GIVEN TASK: Go through the lines below and copy each one that holds the string "axes".

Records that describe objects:
━━━━━━━━

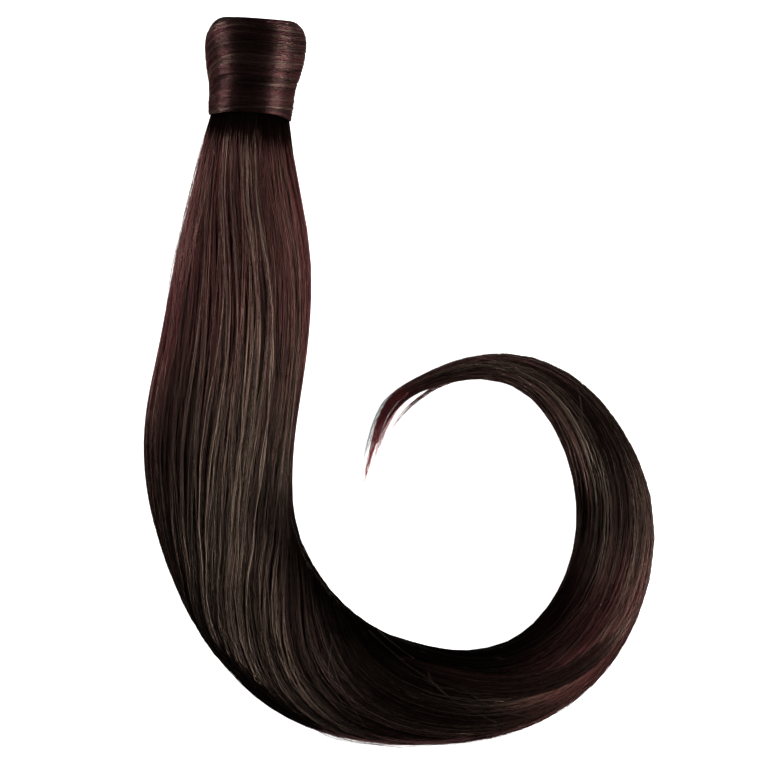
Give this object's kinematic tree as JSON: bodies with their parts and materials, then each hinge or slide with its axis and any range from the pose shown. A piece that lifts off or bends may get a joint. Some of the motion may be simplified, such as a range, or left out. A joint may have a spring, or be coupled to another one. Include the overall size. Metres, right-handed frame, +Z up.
{
  "type": "ponytail hairpiece",
  "caption": "Long straight dark ponytail hairpiece lying in a curl, with a lock wound into an open collar over an elastic tie and a comb inside the mouth.",
  "frame": {"origin": "on the surface it lies on, under the middle of the whole piece", "axes": "+Z up from the surface, +Y towards the head end where the wearer's own hair goes in, +X towards the curled end"},
  "size_m": [0.2038, 0.2906, 0.0336],
  "materials": {
    "wrap_hair": "satin",
    "tail_hair": "satin",
    "elastic": "matt",
    "comb_plastic": "matt"
  },
  "bodies": {
    "root": {"hair_wrap": "wrap_hair", "tie_band": "elastic", "comb": "comb_plastic", "tail": "tail_hair"}
  },
  "joints": []
}
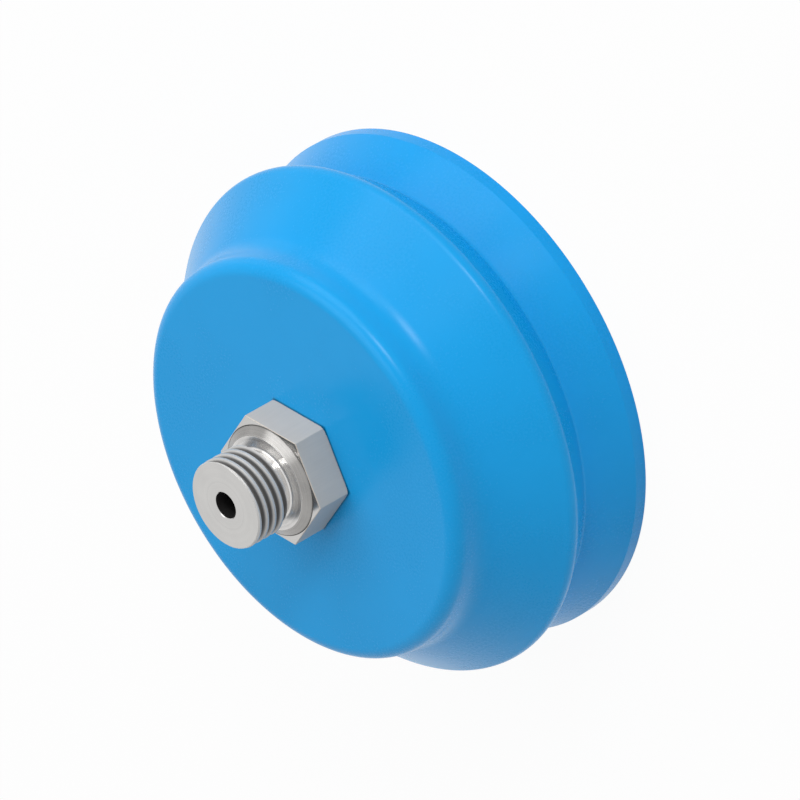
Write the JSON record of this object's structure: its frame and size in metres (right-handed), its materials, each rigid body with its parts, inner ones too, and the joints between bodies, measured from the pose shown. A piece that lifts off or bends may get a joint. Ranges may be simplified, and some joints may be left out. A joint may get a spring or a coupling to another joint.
{
  "type": "bellows suction cup",
  "caption": "Soft round bellows suction cup on a threaded metal nipple with a hexagon and a through bore for vacuum.",
  "frame": {"origin": "centre of the lip's contact plane, on the cup's axis, at the base of the part", "axes": "+Z along the cup's axis from the lip to the thread; two corners of the hexagon lie on X"},
  "size_m": [0.0808, 0.0808, 0.0466],
  "materials": {
    "elastomer": "satin moulded",
    "metal": "turned and milled"
  },
  "bodies": {
    "root": {"bellows": "elastomer", "nipple": "metal"}
  },
  "joints": []
}
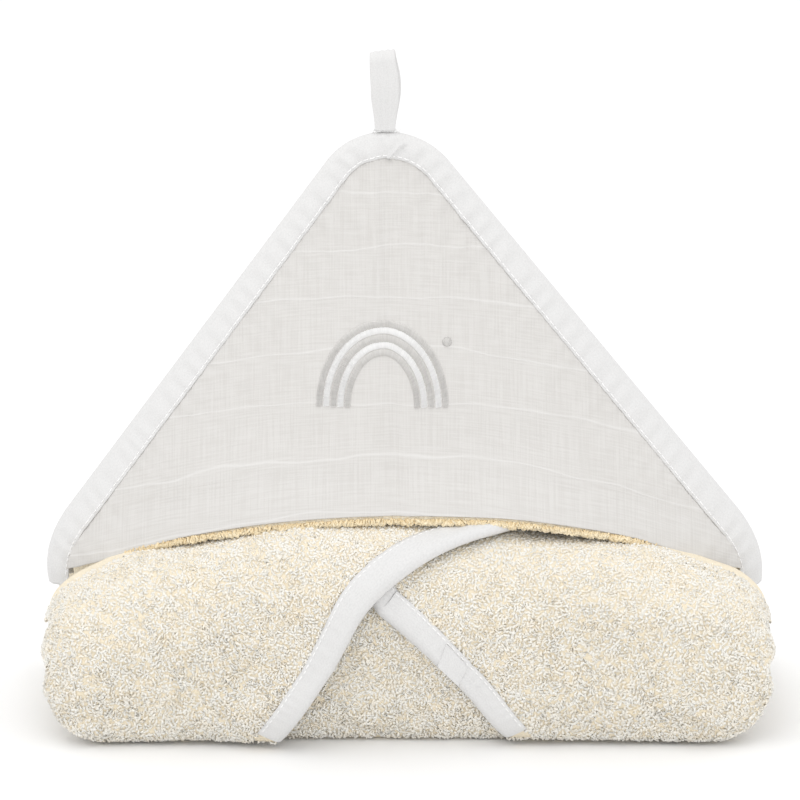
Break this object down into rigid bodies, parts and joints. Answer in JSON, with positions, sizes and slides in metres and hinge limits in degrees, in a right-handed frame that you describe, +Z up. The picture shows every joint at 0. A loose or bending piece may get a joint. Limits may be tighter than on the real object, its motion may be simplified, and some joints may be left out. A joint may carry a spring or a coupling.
{
  "type": "hooded baby towel",
  "caption": "Folded hooded baby towel: a terry roll with wrapped corners, and a muslin-faced corner hood with bias binding and a hanging loop standing over it.",
  "frame": {"origin": "under the middle of the folded towel, on the surface it stands on", "axes": "+Z up; -Y is the front, where the wraps cross and the embroidered face shows; +X is to the right seen from the front"},
  "size_m": [0.3465, 0.1311, 0.3173],
  "materials": {
    "terry": "looped cotton terry",
    "muslin": "plain-weave cotton muslin",
    "binding_tape": "folded cotton bias tape",
    "grey_thread": "satin-stitched thread",
    "white_thread": "satin-stitched thread"
  },
  "bodies": {
    "bundle": {"towel_roll": "terry", "left_side_fold": "terry", "right_side_fold": "terry"},
    "left_wrap": {"left_wrap": "terry", "left_wrap_binding": "binding_tape", "left_wrap_topstitch": "white_thread"},
    "right_wrap": {"right_wrap": "terry", "right_wrap_binding": "binding_tape", "right_wrap_topstitch": "white_thread", "binding_join": "binding_tape"},
    "hood": {"hood_face": "muslin", "hood_lining": "terry", "hood_back": "terry", "hood_binding": "binding_tape", "hood_topstitch": "white_thread", "rainbow_outer_band": "grey_thread", "rainbow_outer_fill": "white_thread", "rainbow_middle_band": "grey_thread", "rainbow_inner_fill": "white_thread", "rainbow_inner_band": "grey_thread", "embroidered_star": "grey_thread", "loop_bartack": "white_thread"},
    "hanging_loop": {"hanging_loop": "binding_tape"}
  },
  "joints": [
    {"name": "hood_tip", "type": "hinge", "parent": "bundle", "child": "hood", "pos_m": [0, 0.0545, 0.084], "axis": [-1, 0, 0], "range_deg": [0, 110]},
    {"name": "loop_swing", "type": "hinge", "parent": "hood", "child": "hanging_loop", "pos_m": [-0.01, 0.01965, 0.28], "axis": [-1, 0, 0], "range_deg": [-75, 75]},
    {"name": "left_wrap_open", "type": "hinge", "parent": "bundle", "child": "left_wrap", "pos_m": [-0.112, -0.0575, 0], "axis": [0, 0, -1], "range_deg": [0, 30]},
    {"name": "right_wrap_open", "type": "hinge", "parent": "bundle", "child": "right_wrap", "pos_m": [0.112, -0.0575, 0], "axis": [0, 0, 1], "range_deg": [0, 4.5]}
  ],
  "couplings": [
    {"joint": "right_wrap_open", "follows": "left_wrap_open", "ratio": 0.15}
  ]
}
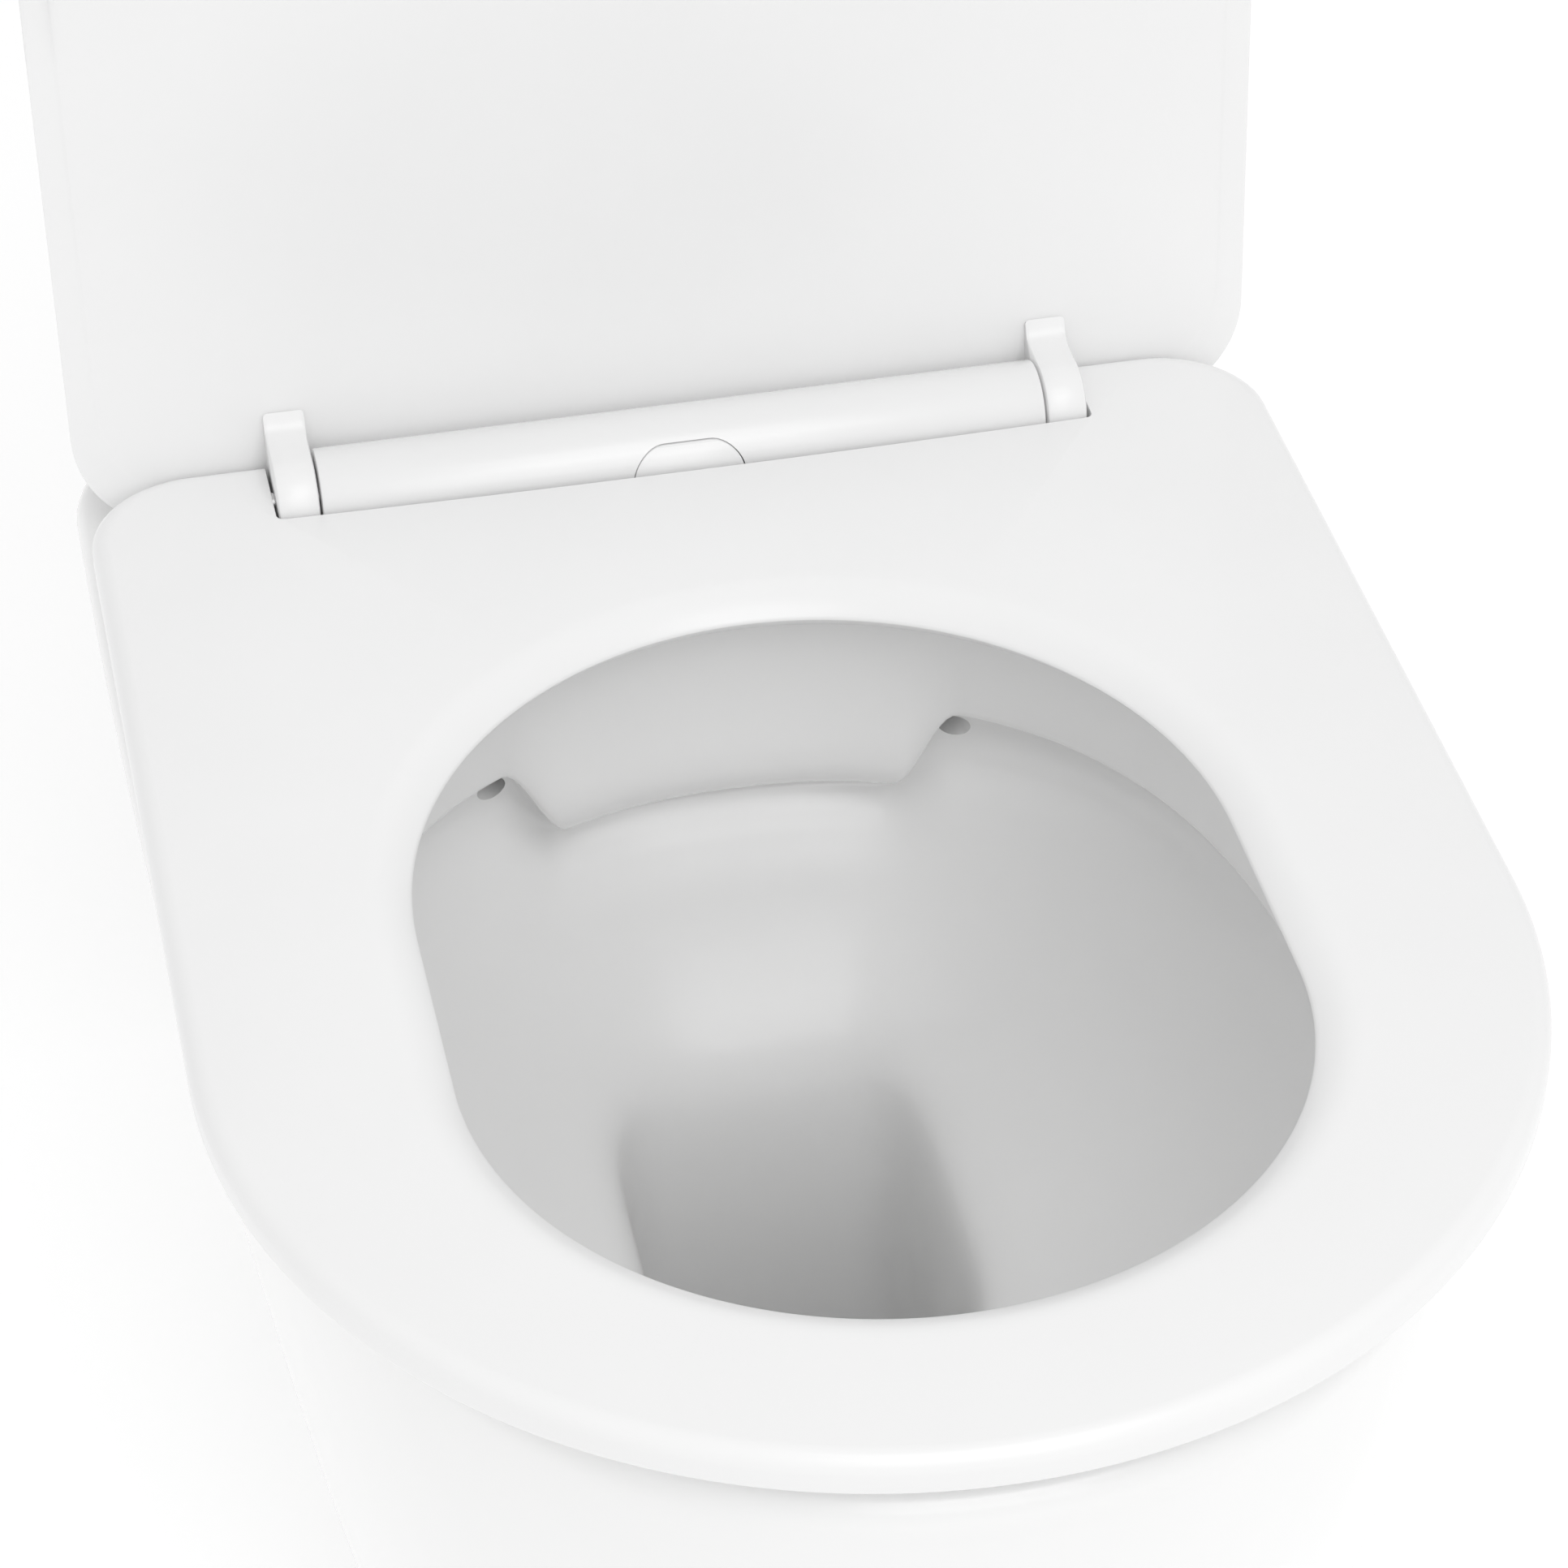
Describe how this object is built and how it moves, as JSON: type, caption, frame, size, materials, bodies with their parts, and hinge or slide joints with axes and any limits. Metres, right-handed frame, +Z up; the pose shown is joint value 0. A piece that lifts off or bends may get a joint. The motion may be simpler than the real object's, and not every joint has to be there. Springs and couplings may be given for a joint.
{
  "type": "close coupled toilet",
  "caption": "Floor-standing rimless toilet pan with a close-coupled cistern, dual-flush button, and a slim soft-close seat and lid on a quick-release hinge.",
  "frame": {"origin": "on the floor, under the middle of the bounding box", "axes": "+Z up, front of the pan towards -Y, wall and cistern towards +Y, +X to the right seen from the front"},
  "size_m": [0.3634, 0.655, 0.8395],
  "materials": {
    "ceramic": "white vitreous china under a clear gloss glaze",
    "duroplast": "white moulded thermoset, satin gloss",
    "hinge_plastic": "white moulded plastic, gloss",
    "buffer_plastic": "soft white plastic",
    "white_plastic": "moulded, fine texture",
    "grey_plastic": "moulded, fine texture",
    "rubber": "matt moulded rubber",
    "steel": "stainless, fine turned grain",
    "chrome": "bright chromium plate"
  },
  "bodies": {
    "base": {"pan": "ceramic", "cistern_tank": "ceramic", "coupling_gasket": "rubber", "coupling_bolts": "steel", "coupling_seals": "rubber", "coupling_pads": "rubber", "coupling_washers": "steel", "coupling_wing_nuts": "steel", "flush_valve_basket": "grey_plastic", "flush_valve_floor_seal": "rubber", "flush_valve_backnut": "grey_plastic", "flush_lever_pin": "steel", "fill_valve_body": "grey_plastic", "fill_valve_floor_seal": "rubber", "fill_valve_backnut": "grey_plastic", "inlet_filter": "white_plastic", "fill_valve_arm_pin": "steel", "hinge_studs": "steel", "hinge_base_plates": "steel", "hinge_bushes": "rubber", "hinge_stud_nuts": "grey_plastic", "hinge_bar": "hinge_plastic", "lid_damper": "grey_plastic", "seat_damper": "grey_plastic", "release_spring": "steel"},
    "cistern_lid": {"cistern_lid": "ceramic", "button_bezel": "chrome", "button_backnut": "grey_plastic", "full_flush_spring": "steel", "half_flush_spring": "steel"},
    "full_button": {"full_flush_button": "chrome", "full_flush_rod": "white_plastic"},
    "half_button": {"half_flush_button": "chrome", "half_flush_rod": "white_plastic"},
    "flush_tube": {"flush_valve_tube": "white_plastic", "flush_valve_disc_seal": "rubber"},
    "flush_lever": {"flush_lever": "white_plastic"},
    "float": {"fill_valve_float": "white_plastic"},
    "float_arm": {"fill_valve_arm": "grey_plastic"},
    "release": {"release_button": "hinge_plastic"},
    "seat": {"seat_ring": "duroplast", "seat_buffers": "buffer_plastic", "seat_hinge_pin": "steel"},
    "lid": {"lid_shell": "duroplast", "lid_buffers": "buffer_plastic", "lid_hinge_pin": "steel"}
  },
  "joints": [
    {"name": "lid_hinge", "type": "hinge", "parent": "base", "child": "lid", "pos_m": [0, 0.098, 0.416], "axis": [-1, 0, 0], "range_deg": [-96, 0]},
    {"name": "seat_hinge", "type": "hinge", "parent": "base", "child": "seat", "pos_m": [0, 0.098, 0.416], "axis": [-1, 0, 0], "range_deg": [0, 94]},
    {"name": "release_press", "type": "slide", "parent": "base", "child": "release", "axis": [0, 1, 0], "range_m": [0, 0.004], "stiffness_N_per_m": 900, "deforming": ["release_spring"]},
    {"name": "cistern_lid_lift", "type": "slide", "parent": "base", "child": "cistern_lid", "axis": [0, 0, 1], "range_m": [0, 0.15]},
    {"name": "full_flush_press", "type": "slide", "parent": "cistern_lid", "child": "full_button", "axis": [0, 0, -1], "range_m": [0, 0.007], "stiffness_N_per_m": 700, "springref_m": -0.001, "deforming": ["full_flush_spring"]},
    {"name": "half_flush_press", "type": "slide", "parent": "cistern_lid", "child": "half_button", "axis": [0, 0, -1], "range_m": [0, 0.007], "stiffness_N_per_m": 700, "springref_m": -0.001, "deforming": ["half_flush_spring"]},
    {"name": "flush_lever_tilt", "type": "hinge", "parent": "base", "child": "flush_lever", "pos_m": [0.027, 0.2485, 0.659], "axis": [0, 1, 0], "range_deg": [0, 32]},
    {"name": "flush_tube_lift", "type": "slide", "parent": "base", "child": "flush_tube", "axis": [0, 0, 1], "range_m": [0, 0.014]},
    {"name": "float_rise", "type": "slide", "parent": "base", "child": "float", "axis": [0, 0, 1], "range_m": [-0.018, 0]},
    {"name": "float_arm_tilt", "type": "hinge", "parent": "base", "child": "float_arm", "pos_m": [-0.123, 0.2485, 0.688], "axis": [0, -1, 0], "range_deg": [-31, 0]}
  ],
  "couplings": [
    {"joint": "flush_lever_tilt", "follows": "full_flush_press", "rad_per_m": 78},
    {"joint": "flush_tube_lift", "follows": "full_flush_press", "ratio": 2},
    {"joint": "float_arm_tilt", "follows": "float_rise", "rad_per_m": 29}
  ]
}
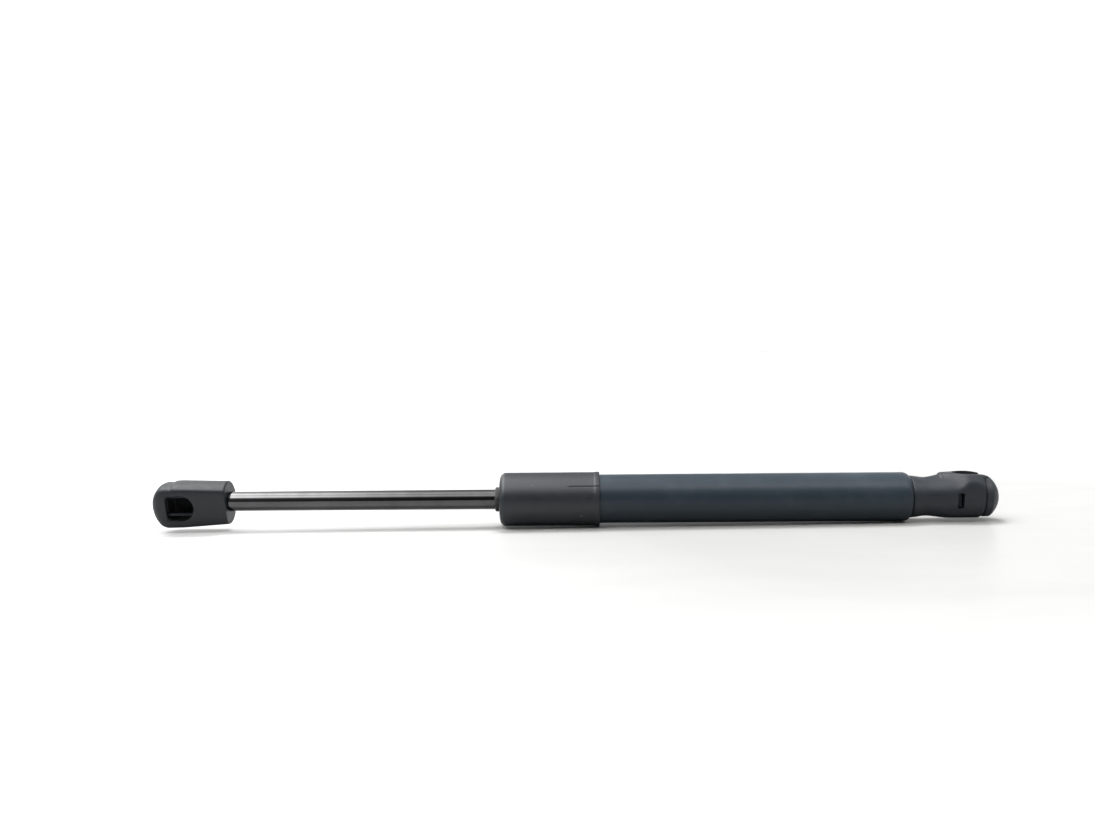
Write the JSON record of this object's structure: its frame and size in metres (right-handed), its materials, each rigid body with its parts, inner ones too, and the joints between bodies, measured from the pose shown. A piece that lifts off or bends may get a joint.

━━━━━━━━

EXPECTED ANSWER:
  "frame": {"origin": "on the surface it lies on, under the middle of the whole piece", "axes": "+Z up from the surface, +Y towards the head end where the wearer's own hair goes in, +X towards the curled end"},
  "frame": {"origin": "centre of the lip's contact plane, on the cup's axis, at the base of the part", "axes": "+Z along the cup's axis from the lip to the thread; two corners of the hexagon lie on X"},
  "frame": {"origin": "under the middle of the folded towel, on the surface it stands on", "axes": "+Z up; -Y is the front, where the wraps cross and the embroidered face shows; +X is to the right seen from the front"},
Describe how this object is built and how it moves, as JSON: type, caption, frame, size, materials, bodies with their parts, and hinge or slide joints with axes and any limits. Metres, right-handed frame, +Z up; the pose shown is joint value 0. A piece that lifts off or bends may get a joint. The motion may be simpler than the real object's, and not every joint has to be there. Springs and couplings may be given for a joint.
  "frame": {"origin": "on the floor, under the middle of the bounding box", "axes": "+Z up, front of the pan towards -Y, wall and cistern towards +Y, +X to the right seen from the front"},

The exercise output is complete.